Beginning with the first line of the data below, extract each line up to and including the one containing "# -Y is the". Copy them exactly and add nothing.

Data shown:
━━━━━━━━━━
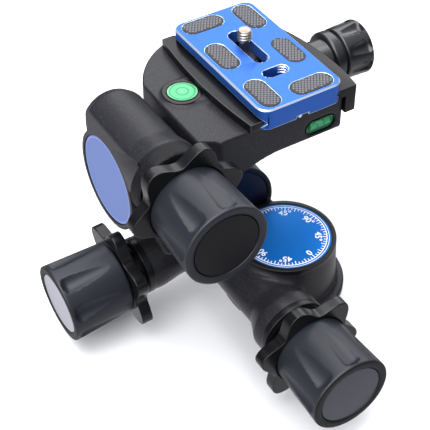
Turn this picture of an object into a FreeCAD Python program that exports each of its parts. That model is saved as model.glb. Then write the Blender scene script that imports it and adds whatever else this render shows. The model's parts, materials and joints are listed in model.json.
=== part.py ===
import FreeCAD, Part
import Sketcher
import math
import os

# Three way geared photo head. Millimetres, +Z up.
# The origin is the centre of the contact face on the tripod, on the pan axis.
# -Y is the front, where the tilt and pan knobs point; the roll knob points to -X.

SIZES = {
    # Geared unit: wheel axis, worm axis and the barrel round the worm.
    "gear_module": 0.75,
    "tooth_rise": 0.6375,
    "wheel_teeth": 36,
    "wheel_width": 7.0,
    "worm_pitch_radius": 5.5,
    "flank_play": 0.2,
    "tip_play": 0.15,
    "pan_barrel_radius": 11.2,
    "roll_barrel_radius": 11.6,
    "tilt_barrel_radius": 14.2,
    "pan_collar_radius": 15.0,
    "roll_collar_radius": 12.8,
    "tilt_collar_radius": 15.8,
    "pan_collar_mouth": 36.6,
    "roll_collar_mouth": 42.9,
    "tilt_collar_mouth": 36.6,
    "barrel_rear": 17.0,
    "barrel_rounding": 6.0,
    "collar_swell": 8.0,
    "collar_band": 3.0,
    "collar_length": 16.6,
    "collar_lip": 0.6,
    "worm_bore_radius": 9.2,
    "sleeve_bore_radius": 10.6,
    "sleeve_bore_depth": 7.0,
    "housing_radius": 21.5,
    "spot_height": 5.0,
    "unit_half_width": 11.0,
    "wheel_room_radius": 15.0,
    "wheel_room_play": 0.7,
    # Spindle that carries the wheel, its bush, nut and end disc.
    "spindle_root_radius": 10.0,
    "journal_radius": 9.0,
    "bush_wall": 2.0,
    "running_gap": 0.05,
    "face_gap": 0.4,
    "overlap": 1.0,
    "wheel_seat_radius": 6.0,
    "nut_thread_radius": 5.0,
    "nut_height": 3.8,
    "nut_corner_radius": 10.0,
    "disc_post_radius": 3.0,
    "disc_radius": 19.2,
    "disc_thickness": 1.3,
    "disc_inset": 0.4,
    "disc_gap": 0.3,
    # Worm, its two bearings, the release ring and the knob.
    "worm_core_radius": 4.4,
    "worm_thread_turns": 7,
    "worm_neck_radius": 4.0,
    "worm_tail_radius": 3.0,
    "bearing_width": 3.5,
    "bearing_spacing": 10.6,
    "ring_length": 8.8,
    "ring_radius": 17.6,
    "ring_neck_radius": 12.0,
    "ring_bore_radius": 6.0,
    "ring_sleeve_length": 6.6,
    "lobe_count": 6,
    "lobe_height": 6.4,
    "lobe_sharpness": 1.0,
    "lobe_steps": 10,
    "lobe_thickness": 5.0,
    "pan_lobe_turn": -12.0,
    "roll_lobe_turn": 58.0,
    "tilt_lobe_turn": 39.0,
    "ring_gap": 0.4,
    "knob_length": 28.2,
    "knob_radius": 17.4,
    "knob_inner_radius": 16.1,
    "knob_chamfer": 1.2,
    "flute_count": 8,
    "flute_radius": 6.0,
    "flute_depth": 1.75,
    "flute_run": 17.5,
    "flute_margin": 8.4,
    "cap_radius": 13.8,
    "cap_thickness": 2.4,
    "cap_inset": 0.4,
    "screw_head_radius": 3.5,
    "screw_head_height": 3.0,
    "screw_shank_radius": 1.5,
    "screw_length": 12.0,
    "screw_room_radius": 8.0,
    "screw_room_depth": 5.6,
    # Pan stage: base plate, worm height, dial.
    "base_radius": 22.0,
    "base_thickness": 6.1,
    "base_edge": 1.0,
    "tripod_thread_radius": 4.0,
    "tripod_thread_length": 12.0,
    "bush_radius": 6.0,
    "pan_worm_height": 19.0,
    "pan_floor": 6.5,
    "dial_height": 34.4,
    "dial_radius": 20.3,
    "dial_rim_radius": 21.6,
    "pan_foot_radius": 23.0,
    "skirt_radius": 26.4,
    "skirt_height": 4.5,
    # Roll stage.
    "roll_axis_x": -13.0,
    "roll_axis_y": 34.0,
    "roll_axis_z": 37.0,
    "roll_droop": 3.8,
    "bridge_left": -25.0,
    "bridge_right": 9.0,
    "bridge_front": 4.0,
    "bridge_bottom": 10.0,
    "bridge_top": 30.0,
    "arm_thickness": 10.5,
    "arm_radius": 20.0,
    "arm_low_point": 12.0,
    "arm_root_top": 51.2,
    "arm_root_play": 1.0,
    "arm_cheek_top": 64.0,
    "arm_cheek_left": 58.0,
    "arm_underside": 44.0,
    "arm_underside_drop": 3.0,
    # Tilt stage and platform.
    "tilt_axis_x": -52.0,
    "tilt_axis_y": 38.0,
    "tilt_axis_z": 66.0,
    "root_radius": 16.0,
    "root_thickness": 10.0,
    "web_half_depth": 15.0,
    "platform_top": 92.5,
    "platform_bottom": 76.2,
    "platform_front": 6.3,
    "platform_right": 30.0,
    "platform_left": -35.7,
    "platform_front_left": -28.6,
    "step_back": 12.0,
    "step_rise": 4.0,
    "left_corner_y": 54.5,
    "arc_middle_x": -29.2,
    "arc_middle_y": 65.0,
    "rear_left_x": -12.4,
    "rear_left_y": 76.5,
    "rear_right_rounding": 14.0,
    "belly_start_x": 2.0,
    "belly_depth": 9.8,
    "belly_steps": 8,
    "boss_radius": 8.2,
    "boss_height": 1.2,
    "boss_x": -25.0,
    "boss_y": 41.0,
    "boss_tail_x": -16.5,
    "boss_tail_y": 31.0,
    "round_vial_radius": 6.4,
    "round_vial_depth": 5.0,
    "round_vial_proud": 0.3,
    "tube_vial_x": 19.5,
    "tube_vial_z": 81.3,
    "tube_vial_length": 14.8,
    "tube_vial_radius": 3.6,
    "tube_vial_depth": 5.0,
    # Clamp.
    "plate_x": 8.0,
    "plate_y": 38.0,
    "plate_width": 39.0,
    "plate_length": 70.0,
    "plate_thickness": 9.4,
    "plate_lift": 0.1,
    "plate_corner": 5.0,
    "plate_chamfer": 0.7,
    "dovetail_width": 38.0,
    "waist_width": 33.0,
    "dovetail_foot": 0.6,
    "waist_height": 3.1,
    "shoulder_height": 5.1,
    "jaw_play": 0.2,
    "jaw_height": 3.9,
    "jaw_front": 5.0,
    "jaw_rear": 74.0,
    "jaw_end_x": -15.5,
    "jaw_middle_x": -18.2,
    "right_jaw_x": 36.4,
    "right_jaw_bow_y": 22.0,
    "right_jaw_bow": 9.0,
    "right_jaw_bottom": 84.0,
    "right_jaw_gap": 0.3,
    "right_jaw_rear": 66.0,
    "clamp_seat_x": 36.0,
    "clamp_seat_radius": 9.6,
    "clamp_screw_z": 86.0,
    "clamp_screw_radius": 3.0,
    "clamp_screw_length": 24.0,
    "clamp_screw_depth": 18.0,
    "clamp_screw_play": 0.4,
    "clamp_neck_radius": 9.0,
    "clamp_ring_x": 42.8,
    "clamp_ring_radius": 11.4,
    "clamp_ring_width": 4.4,
    "clamp_groove_radius": 10.4,
    "clamp_groove_width": 1.6,
    "clamp_edge": 0.8,
    "clamp_knob_radius": 12.1,
    "clamp_knob_end": 61.4,
    "clamp_knob_flutes": 8,
    "clamp_flute_radius": 4.4,
    "clamp_flute_depth": 1.2,
    "clamp_knob_margin": 1.6,
    "clamp_cap_radius": 8.5,
    "clamp_cap_thickness": 1.6,
    "guide_pin_radius": 2.0,
    "guide_pin_offset": 16.0,
    "guide_pin_z": 88.4,
    "guide_pin_length": 14.0,
    # Quick release plate.
    "pad_length": 19.0,
    "pad_width": 9.0,
    "pad_pocket": 0.8,
    "pad_proud": 0.3,
    "pad_play": 0.15,
    "end_pad_x": 7.4,
    "end_pad_y": 28.9,
    "corner_pad_x": 12.4,
    "corner_pad_y": 23.9,
    "side_pad_x": 12.6,
    "side_pad_y": 5.2,
    "slot_width": 6.8,
    "slot_near_y": 31.0,
    "slot_far_y": 56.0,
    "slot_room_width": 15.0,
    "slot_room_height": 4.0,
    "cross_slot_y": 23.4,
    "cross_slot_length": 11.5,
    "cross_slot_width": 5.6,
    "camera_screw_y": 46.3,
    "camera_thread_radius": 3.15,
    "camera_thread_length": 5.2,
    "camera_neck_radius": 2.1,
    "camera_screw_rise": 6.6,
    "camera_screw_tip": 0.6,
    "camera_head_lift": 0.6,
    "camera_head_radius": 6.6,
    "camera_head_height": 2.2,
    "camera_washer_radius": 5.4,
    "camera_washer_height": 0.8,
    "camera_washer_gap": 0.1,
}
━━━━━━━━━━
Exercise output:
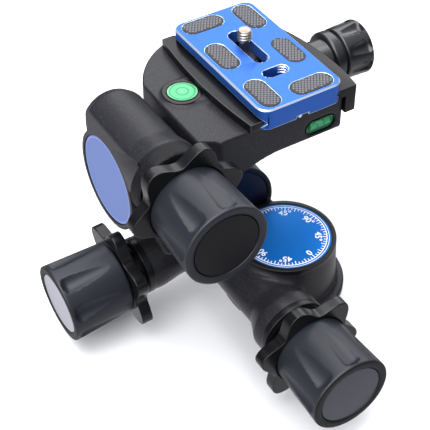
Turn this picture of an object into a FreeCAD Python program that exports each of its parts. That model is saved as model.glb. Then write the Blender scene script that imports it and adds whatever else this render shows. The model's parts, materials and joints are listed in model.json.
=== part.py ===
import FreeCAD, Part
import Sketcher
import math
import os

# Three way geared photo head. Millimetres, +Z up.
# The origin is the centre of the contact face on the tripod, on the pan axis.
# -Y is the front, where the tilt and pan knobs point; the roll knob points to -X.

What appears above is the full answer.